▸ Material supplied:
--- start ---

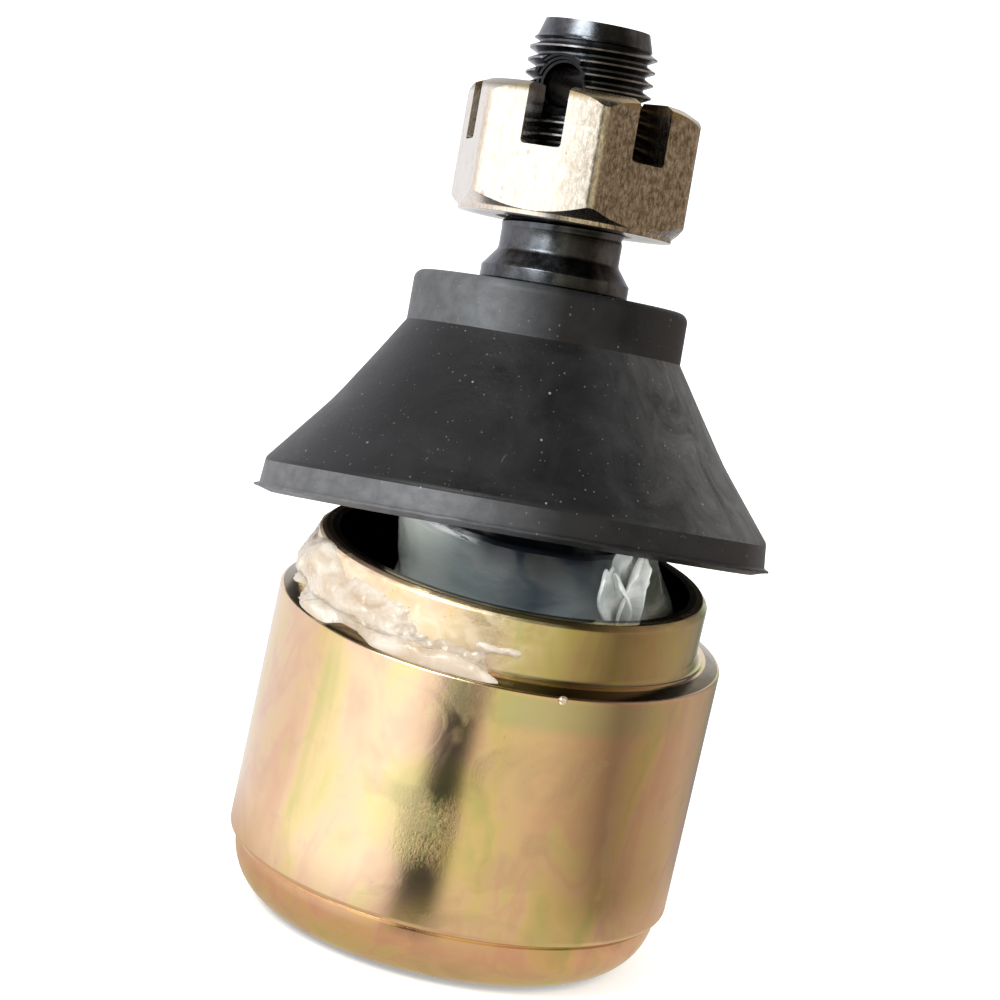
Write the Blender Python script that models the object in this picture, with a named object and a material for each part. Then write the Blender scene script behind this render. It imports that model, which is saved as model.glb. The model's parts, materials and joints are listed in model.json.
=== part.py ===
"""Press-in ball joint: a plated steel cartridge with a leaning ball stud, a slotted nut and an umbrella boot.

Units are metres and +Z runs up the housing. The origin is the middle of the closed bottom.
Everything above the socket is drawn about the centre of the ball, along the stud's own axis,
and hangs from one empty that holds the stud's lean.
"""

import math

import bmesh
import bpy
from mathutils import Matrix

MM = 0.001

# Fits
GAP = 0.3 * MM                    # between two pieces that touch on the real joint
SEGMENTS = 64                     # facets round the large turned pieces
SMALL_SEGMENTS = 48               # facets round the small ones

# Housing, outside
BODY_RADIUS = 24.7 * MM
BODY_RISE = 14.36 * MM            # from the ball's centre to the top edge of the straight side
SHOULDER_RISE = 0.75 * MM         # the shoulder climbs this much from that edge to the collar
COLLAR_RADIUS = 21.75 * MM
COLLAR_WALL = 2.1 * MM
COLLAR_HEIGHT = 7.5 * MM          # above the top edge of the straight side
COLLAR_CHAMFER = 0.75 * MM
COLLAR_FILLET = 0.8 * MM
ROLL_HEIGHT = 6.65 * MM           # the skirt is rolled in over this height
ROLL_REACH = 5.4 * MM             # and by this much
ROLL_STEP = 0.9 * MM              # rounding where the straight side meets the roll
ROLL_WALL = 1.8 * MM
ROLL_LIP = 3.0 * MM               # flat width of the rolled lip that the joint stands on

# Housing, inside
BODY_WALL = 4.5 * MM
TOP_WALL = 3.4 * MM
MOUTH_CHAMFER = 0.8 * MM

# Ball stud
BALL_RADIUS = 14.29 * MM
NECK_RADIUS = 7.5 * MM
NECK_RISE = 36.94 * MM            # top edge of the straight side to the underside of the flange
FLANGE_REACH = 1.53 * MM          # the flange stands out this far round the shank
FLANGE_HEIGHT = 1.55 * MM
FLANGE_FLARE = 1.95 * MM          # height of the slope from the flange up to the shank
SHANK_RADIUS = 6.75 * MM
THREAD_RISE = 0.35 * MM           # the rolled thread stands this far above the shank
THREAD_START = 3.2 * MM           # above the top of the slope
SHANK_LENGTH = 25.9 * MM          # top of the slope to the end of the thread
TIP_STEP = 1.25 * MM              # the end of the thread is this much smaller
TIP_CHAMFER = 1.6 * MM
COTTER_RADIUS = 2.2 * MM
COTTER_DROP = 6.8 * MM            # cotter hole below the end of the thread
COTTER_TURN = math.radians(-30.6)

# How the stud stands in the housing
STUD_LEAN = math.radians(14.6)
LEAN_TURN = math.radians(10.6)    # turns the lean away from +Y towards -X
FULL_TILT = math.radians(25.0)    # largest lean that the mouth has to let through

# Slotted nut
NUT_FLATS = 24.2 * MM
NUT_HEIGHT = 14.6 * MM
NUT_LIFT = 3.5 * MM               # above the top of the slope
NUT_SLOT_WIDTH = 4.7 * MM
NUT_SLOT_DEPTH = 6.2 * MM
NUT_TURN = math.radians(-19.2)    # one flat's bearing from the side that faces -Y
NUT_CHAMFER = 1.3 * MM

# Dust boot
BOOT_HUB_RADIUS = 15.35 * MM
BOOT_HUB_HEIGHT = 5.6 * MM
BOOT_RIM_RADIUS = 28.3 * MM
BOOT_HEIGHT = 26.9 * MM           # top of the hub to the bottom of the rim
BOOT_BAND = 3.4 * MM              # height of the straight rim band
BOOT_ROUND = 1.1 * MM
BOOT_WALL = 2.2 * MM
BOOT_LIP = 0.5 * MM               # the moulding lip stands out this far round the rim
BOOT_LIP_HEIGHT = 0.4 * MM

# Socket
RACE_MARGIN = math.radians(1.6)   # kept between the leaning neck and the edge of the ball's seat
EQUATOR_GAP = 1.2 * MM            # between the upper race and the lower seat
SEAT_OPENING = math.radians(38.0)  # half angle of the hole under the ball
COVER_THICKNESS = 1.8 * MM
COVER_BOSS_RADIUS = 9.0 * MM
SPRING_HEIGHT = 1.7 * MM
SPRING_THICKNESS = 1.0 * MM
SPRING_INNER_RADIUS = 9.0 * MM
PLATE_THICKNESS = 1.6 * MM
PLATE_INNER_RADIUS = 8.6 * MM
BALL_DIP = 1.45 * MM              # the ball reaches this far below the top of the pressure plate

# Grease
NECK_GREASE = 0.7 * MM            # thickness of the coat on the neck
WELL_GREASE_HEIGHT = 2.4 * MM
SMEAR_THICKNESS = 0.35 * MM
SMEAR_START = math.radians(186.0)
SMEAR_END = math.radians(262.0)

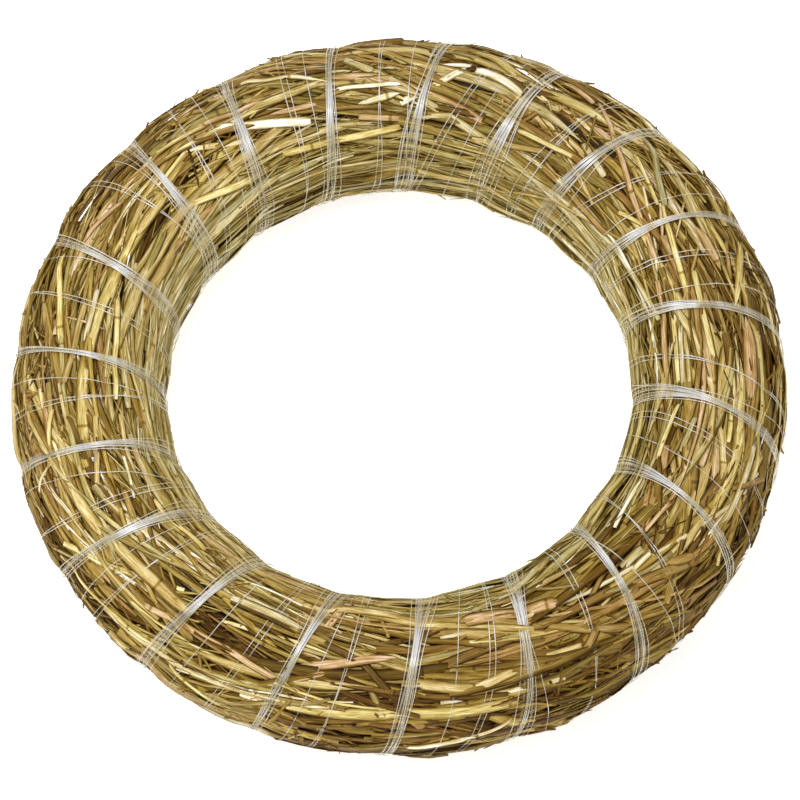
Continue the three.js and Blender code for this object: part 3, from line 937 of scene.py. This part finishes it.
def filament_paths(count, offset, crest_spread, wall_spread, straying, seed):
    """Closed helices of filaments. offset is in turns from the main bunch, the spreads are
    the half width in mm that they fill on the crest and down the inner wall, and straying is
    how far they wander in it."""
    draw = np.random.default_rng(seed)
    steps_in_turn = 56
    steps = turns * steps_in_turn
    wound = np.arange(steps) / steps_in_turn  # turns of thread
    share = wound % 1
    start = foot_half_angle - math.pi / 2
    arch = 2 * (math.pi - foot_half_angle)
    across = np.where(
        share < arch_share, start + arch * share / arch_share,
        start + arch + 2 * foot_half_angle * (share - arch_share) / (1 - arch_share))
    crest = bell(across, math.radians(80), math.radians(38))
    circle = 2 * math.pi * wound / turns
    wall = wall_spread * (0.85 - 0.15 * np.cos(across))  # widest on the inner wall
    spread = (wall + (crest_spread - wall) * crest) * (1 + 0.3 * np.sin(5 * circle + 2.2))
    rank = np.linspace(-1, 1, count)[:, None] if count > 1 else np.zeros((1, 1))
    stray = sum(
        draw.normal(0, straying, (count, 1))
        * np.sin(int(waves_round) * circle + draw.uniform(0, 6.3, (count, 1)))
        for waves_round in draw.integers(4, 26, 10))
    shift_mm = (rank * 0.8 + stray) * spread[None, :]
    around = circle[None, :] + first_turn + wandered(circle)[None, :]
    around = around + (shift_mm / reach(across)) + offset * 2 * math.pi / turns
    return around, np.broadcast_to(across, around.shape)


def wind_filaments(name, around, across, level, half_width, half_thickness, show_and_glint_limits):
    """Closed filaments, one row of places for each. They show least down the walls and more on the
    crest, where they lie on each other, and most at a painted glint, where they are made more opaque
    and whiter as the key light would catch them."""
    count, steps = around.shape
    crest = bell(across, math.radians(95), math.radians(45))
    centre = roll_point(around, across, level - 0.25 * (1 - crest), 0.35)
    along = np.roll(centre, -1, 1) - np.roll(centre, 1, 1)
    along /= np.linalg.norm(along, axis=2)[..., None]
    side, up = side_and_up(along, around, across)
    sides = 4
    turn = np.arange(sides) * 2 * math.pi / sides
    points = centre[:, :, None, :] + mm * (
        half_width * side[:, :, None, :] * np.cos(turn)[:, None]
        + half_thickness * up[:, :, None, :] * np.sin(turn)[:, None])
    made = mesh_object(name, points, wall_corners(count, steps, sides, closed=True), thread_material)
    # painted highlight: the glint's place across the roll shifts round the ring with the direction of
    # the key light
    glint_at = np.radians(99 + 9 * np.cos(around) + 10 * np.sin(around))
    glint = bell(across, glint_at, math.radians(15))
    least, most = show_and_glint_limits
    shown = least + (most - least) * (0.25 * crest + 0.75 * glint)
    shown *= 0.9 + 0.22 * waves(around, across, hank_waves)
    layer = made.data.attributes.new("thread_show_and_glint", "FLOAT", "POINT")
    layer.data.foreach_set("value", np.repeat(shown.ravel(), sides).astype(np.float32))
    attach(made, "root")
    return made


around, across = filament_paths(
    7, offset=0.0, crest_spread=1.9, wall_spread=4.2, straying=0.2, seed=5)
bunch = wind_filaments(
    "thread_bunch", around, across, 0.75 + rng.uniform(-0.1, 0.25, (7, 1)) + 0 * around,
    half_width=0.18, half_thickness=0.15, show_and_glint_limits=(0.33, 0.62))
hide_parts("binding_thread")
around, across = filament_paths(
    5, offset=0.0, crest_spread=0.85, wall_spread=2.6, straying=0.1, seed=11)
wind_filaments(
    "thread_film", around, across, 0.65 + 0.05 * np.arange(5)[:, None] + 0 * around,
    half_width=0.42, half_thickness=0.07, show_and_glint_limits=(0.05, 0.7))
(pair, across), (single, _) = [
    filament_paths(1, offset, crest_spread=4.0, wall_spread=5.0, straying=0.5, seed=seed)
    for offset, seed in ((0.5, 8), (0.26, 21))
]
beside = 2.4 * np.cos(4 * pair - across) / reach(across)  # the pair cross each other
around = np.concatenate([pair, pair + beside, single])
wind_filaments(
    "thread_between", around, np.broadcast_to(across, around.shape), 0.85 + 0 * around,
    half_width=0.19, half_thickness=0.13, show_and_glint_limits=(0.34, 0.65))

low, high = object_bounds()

--- end ---

▸ Task description: Copy, please, exactly the lines that start at the first line of the data and end at the line containing "MOUTH_CHAMFER = 0.8 * MM", both kept and no others.

▸ Output of the exercise:
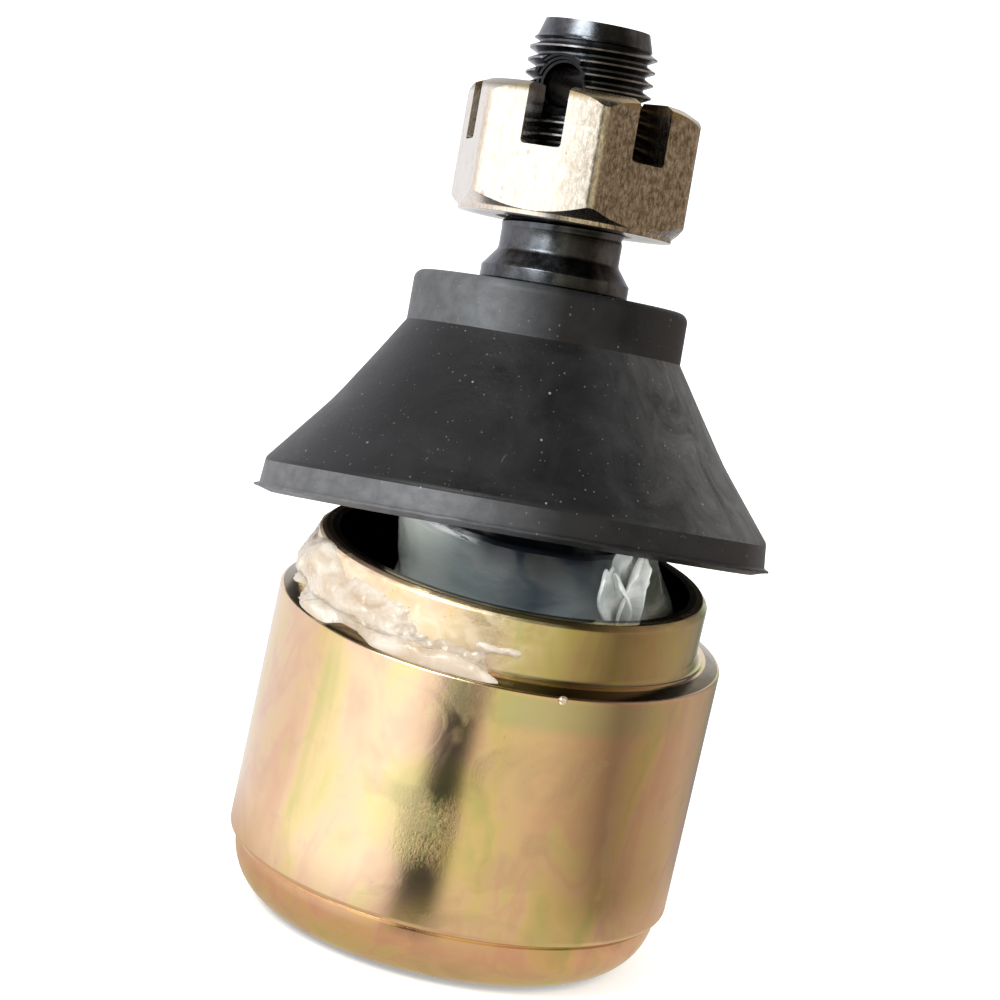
Write the Blender Python script that models the object in this picture, with a named object and a material for each part. Then write the Blender scene script behind this render. It imports that model, which is saved as model.glb. The model's parts, materials and joints are listed in model.json.
=== part.py ===
"""Press-in ball joint: a plated steel cartridge with a leaning ball stud, a slotted nut and an umbrella boot.

Units are metres and +Z runs up the housing. The origin is the middle of the closed bottom.
Everything above the socket is drawn about the centre of the ball, along the stud's own axis,
and hangs from one empty that holds the stud's lean.
"""

import math

import bmesh
import bpy
from mathutils import Matrix

MM = 0.001

# Fits
GAP = 0.3 * MM                    # between two pieces that touch on the real joint
SEGMENTS = 64                     # facets round the large turned pieces
SMALL_SEGMENTS = 48               # facets round the small ones

# Housing, outside
BODY_RADIUS = 24.7 * MM
BODY_RISE = 14.36 * MM            # from the ball's centre to the top edge of the straight side
SHOULDER_RISE = 0.75 * MM         # the shoulder climbs this much from that edge to the collar
COLLAR_RADIUS = 21.75 * MM
COLLAR_WALL = 2.1 * MM
COLLAR_HEIGHT = 7.5 * MM          # above the top edge of the straight side
COLLAR_CHAMFER = 0.75 * MM
COLLAR_FILLET = 0.8 * MM
ROLL_HEIGHT = 6.65 * MM           # the skirt is rolled in over this height
ROLL_REACH = 5.4 * MM             # and by this much
ROLL_STEP = 0.9 * MM              # rounding where the straight side meets the roll
ROLL_WALL = 1.8 * MM
ROLL_LIP = 3.0 * MM               # flat width of the rolled lip that the joint stands on

# Housing, inside
BODY_WALL = 4.5 * MM
TOP_WALL = 3.4 * MM
MOUTH_CHAMFER = 0.8 * MM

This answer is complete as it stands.